THOMAS JAMES DODD

    THE Principal Surveyor and Secretary of Lloyds' Register of Shipping at Glasgow, is a son of Mr. Thomas Dodd, late Examiner of Contract Work for the Admiralty, who was well known by the shipbuilders on the Clyde from 1862 to 1890 in connection with the building of the first armour-clad men-of-war.
    He was born in April, 1847, at Portsmouth, where he was brought up and received his education. Afterwards he passed a very good examination before the Civil Service Commissioners in 1861, ranking first of all the candidates presented, and he entered Portsmouth Dockyard as a shipwright apprentice. Having passed another good examination in the fifth year of his apprenticeship, he received from the Lords Commissioners of the Admiralty a scholarship for two years. During that time he underwent a superior course of training, being taught the principles of design, properties of vessels, etc., and was instructed in the actual work of laying off and ship construction. For his success at half-yearly examinations, which were conducted by the General Director of Education, he also received valuable prizes from the Lords Commissioners of the Admiralty in the years 1864, 1865, and 1867.
    On the completion of the seven years he received his indentures, and was employed both in building and laying off wooden and iron ships. Then in December, 1868, he was appointed an assistant overseer of iron and composite vessels being built by contract for H.M. Service, In this capacity he was employed on the armour-clad frigates Swiftsure and Triumph {complete iron vessels sheathed with wood), on the turret ship Cyclops, on four iron gun vessels, and on the iron troopship Assistance, built for H.M. Service.
    Mr. Dodd was contemporary with Sir Philip Watts, K.C.B., the present Chief Constructor of the Navy, who received the Admiralty Scholarship at Portsmouth at the same time.
    He was appointed Surveyor to Lloyds' Register of British and Foreign Shipping in May, 1873, and was employed in the London office, and as Surveyor at Leith and Sunderland until November, 1874. While in London, among other important work, he assisted the late Mr. Martell in the preparation of the first Freeboard Tables, which were ultimately, in 1890, accepted by the Government as the basis for assigning freeboards to vessels in the Mercantile Marine. In November, 1874, he was appointed exclusive Surveyor at Genoa, Italy, with charge of the office there, and he superintended, for classification in Lloyds' Register, the construction of a very large number of the wooden vessels then built along the Mediterranean coast from Savona to Sestri Levante. At the same time, in addition to this duty, he held important surveys at Malta and Marseilles on vessels heavily damaged. In December, 1877, he was temporarily appointed to Marseilles for four or five months, after which he returned to London. and was employed partly in the office there and partly in surveying duties on the river Thames.
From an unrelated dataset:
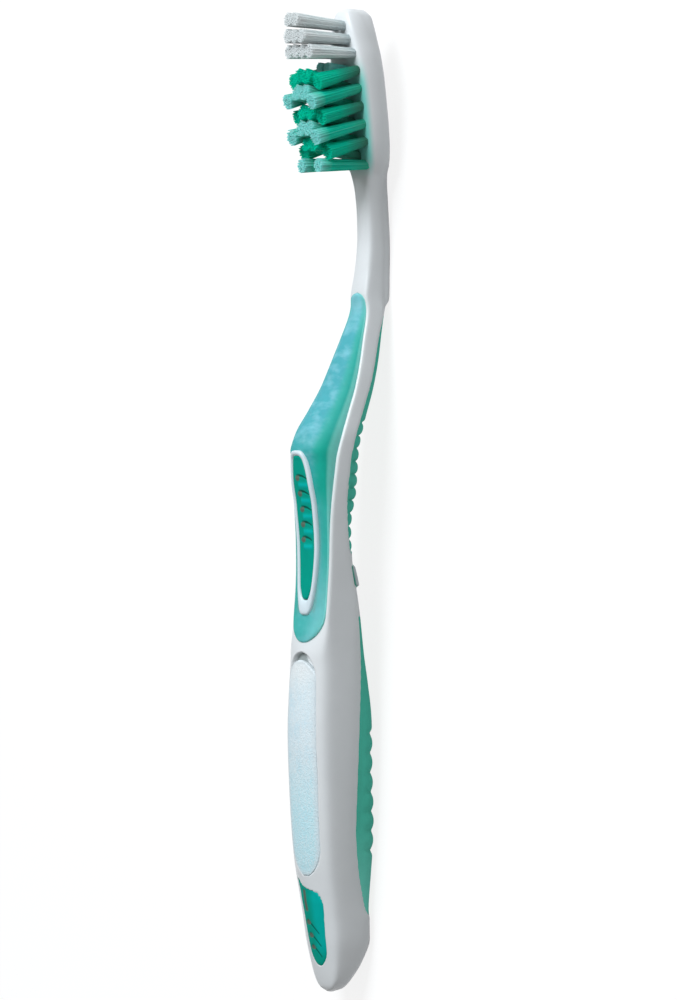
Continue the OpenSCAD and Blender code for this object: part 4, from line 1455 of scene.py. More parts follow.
@dataclass(frozen=True)
class HandleBody(Moulding):
    """The white moulding, sunk a little under everything that is let into it."""

    name: str = "handle_body"
    node: str = "handle_core"
    slot: Slot = Slot.WHITE
    insert: FrontInsert = FrontInsert()
    panel: FrontPanel = FrontPanel()
    heel_pad: HeelPad = HeelPad()
    backs: tuple[BackPiece, ...] = (LowerGrip(), BackBoss(), UpperGrip())
    step: float = 0.7
    end_ease: float = 4.0
    fine_step: float = 0.16
    fine_margin: float = 0.3
    least_step: float = 0.07
    front_share: float = 0.2
    # How deep the skin is sunk, how far inside the outline that starts, and its slope
    soft_sink: tuple[float, float, float] = (0.6, 0.2, 0.4)
    panel_sink: tuple[float, float, float] = (0.95, 0.0, 0.35)
    back_sink: tuple[float, float, float] = (0.8, 0.3, 0.6)
    # The crescent above the panel, which is open on the far side, is painted dark as shade in
    # the recess
    hollow_reach: float = 0.6
    hollow_slope: float = 0.45
    hollow_side: float = 0.66
    hollow_fade: float = 1.2
    # Painted green light, as the tufts would bounce it onto this stretch of the head's face
    cast_x0: float = 157.0
    cast_x1: float = 181.0
    cast_blend: Row = (5.0, 6.0)
    cast_share: float = 0.21
    cast_fade: float = 0.05

    def places(self) -> Grid:
        """Places of the rings, which are close together at the ends of each pocket.

        Returns:
            The places in order.
        """
        fine = [eased_steps(0, FORM.total, self.step, self.end_ease)]
        pockets = [(self.heel_pad.x0, self.heel_pad.x1, self.heel_pad.fine_ends)]
        for piece in (self.panel, self.insert, *self.backs):
            pockets.append((piece.outline.x0, piece.outline.x1, piece.fine_ends))
        for low, high, ends in pockets:
            fine.append(np.arange(low - self.fine_margin, low + ends[0], self.fine_step))
            fine.append(np.arange(high - ends[1], high + self.fine_margin, self.fine_step))
        x = np.unique(np.concatenate(fine))
        x = x[np.concatenate([[True], np.diff(x) > self.least_step])]
        x[-1] = FORM.total
        return x

    def sink(self, x: Grid, y: Grid, front: Grid, back: Grid) -> Grid:
        """How deep the skin is sunk under the pieces that are let into it.

        Args:
            x: One place along the brush for each row.
            y: Places across, one row for each x.
            front: Which points are on the front.
            back: How far points lie inside a back piece's mouth.

        Returns:
            Depths in the shape of y.
        """
        out = np.zeros_like(y)
        for inside, (deep, start, slope), where in (
                (self.insert.outline.depth(x, y), self.soft_sink, front),
                (self.heel_pad.depth(x, y), self.soft_sink, front),
                (self.panel.outline.depth(x, y), self.panel_sink, front),
                (back, self.back_sink, 1)):
            out = np.maximum(out, deep * smooth((inside - start) / slope) * where)
        return out

    def build(self) -> bpy.types.Object:
        """Build the moulding from the handle's sections.

        Returns:
            The linked object.
        """
        x = self.places()
        mouth = sum(piece.outline.mouth_share(x) for piece in self.backs)
        y, z, lengths, mouths = FORM.sections(x, mouth)
        share = np.linspace(0, 1, FORM.ring_points, endpoint=False)[None, :]
        folded = np.minimum(share, 1 - share)
        front = folded < self.front_share
        sink = self.sink(x, y, front, (folded - mouths[:, None]) * lengths[:, None])
        ty = np.roll(y, -1, 1) - np.roll(y, 1, 1)
        tz = np.roll(z, -1, 1) - np.roll(z, 1, 1)
        size = np.hypot(ty, tz) + TINY
        rings = place_grid(x, y + tz / size * sink, z - ty / size * sink)
        col, outline = x[:, None], self.panel.outline
        # Painted shade: the crescent hollow above the panel is painted dark grey
        hollow = smooth(outline.depth(x, y) / self.hollow_slope) * front
        hollow = hollow * (col > self.panel.top - self.hollow_reach)
        side = self.hollow_side * outline.half(x)[:, None] + y
        hollow = hollow * smooth(side / self.hollow_fade)
        # Painted light: green bounced from the tufts onto the head's face
        cast = smooth((col - self.cast_x0) / self.cast_blend[0])
        cast = cast * smooth((self.cast_x1 - col) / self.cast_blend[1])
        tuft_bounce_light = cast * smooth((self.cast_share - folded) / self.cast_fade)
        return tube_piece(self.name, rings, {"hollow": hollow, "tuft_bounce_light": tuft_bounce_light})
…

    In June, 1878, he was again sent to Marseilles, where, for about six months, he fulfilled important special duties, and in February, 1880, he was promoted to his present post in Glasgow.
    At the time of his coming north there were, in the Glasgow district, only eight Surveyors connected with Lloyds' Register. Now there are thirty-one. In November, 1889, he was appointed Principal Surveyor for the Glasgow district, having acted in that position for about twelve months previously. When the Glasgow Committee of Lloyds' Register of British and Foreign Shipping was formed in June, 1900, he was appointed its Secretary in addition to his principal surveyorship.
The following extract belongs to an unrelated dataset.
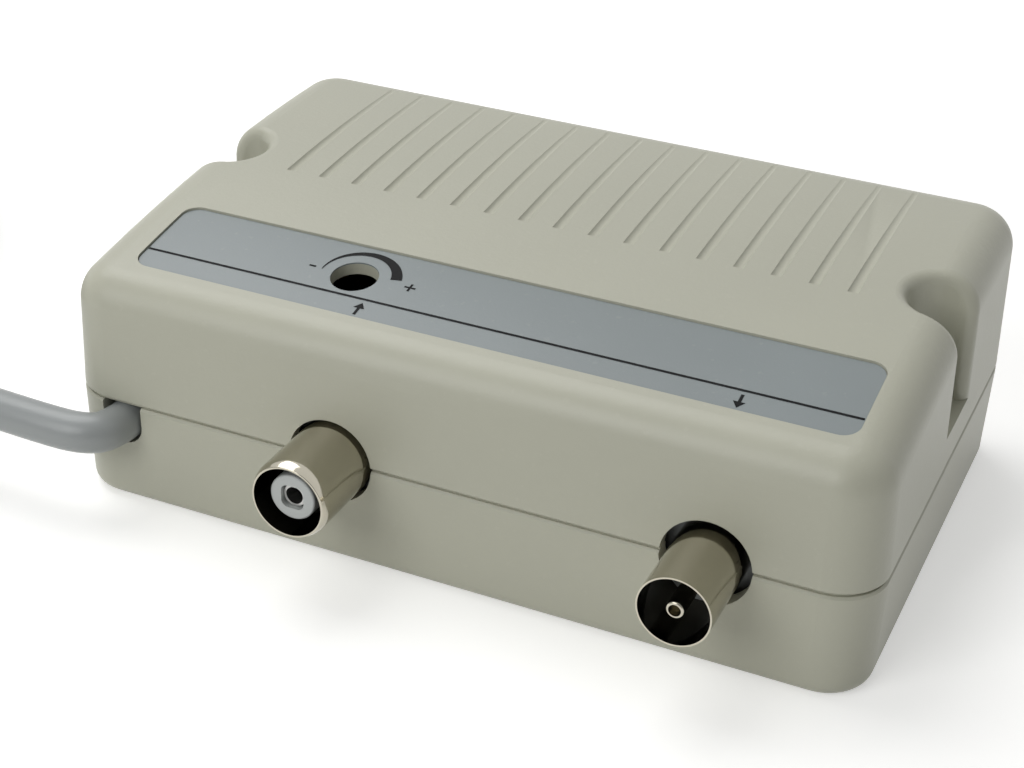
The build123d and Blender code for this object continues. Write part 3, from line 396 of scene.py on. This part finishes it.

    Mr. Dodd is well known by all the shipbuilders on the Clyde. During his twenty-seven years in Glasgow he has been more or less connected with all the improvements from time to time made in iron and steel shipbuilding, and he has superintended the construction of most of the large mercantile vessels built in the district during that time.
    Mr. Dodd has been a Member of the Institution of Naval Architects since 1875, and is also a Member of the Institution of Engineers and Shipbuilders in Scotland.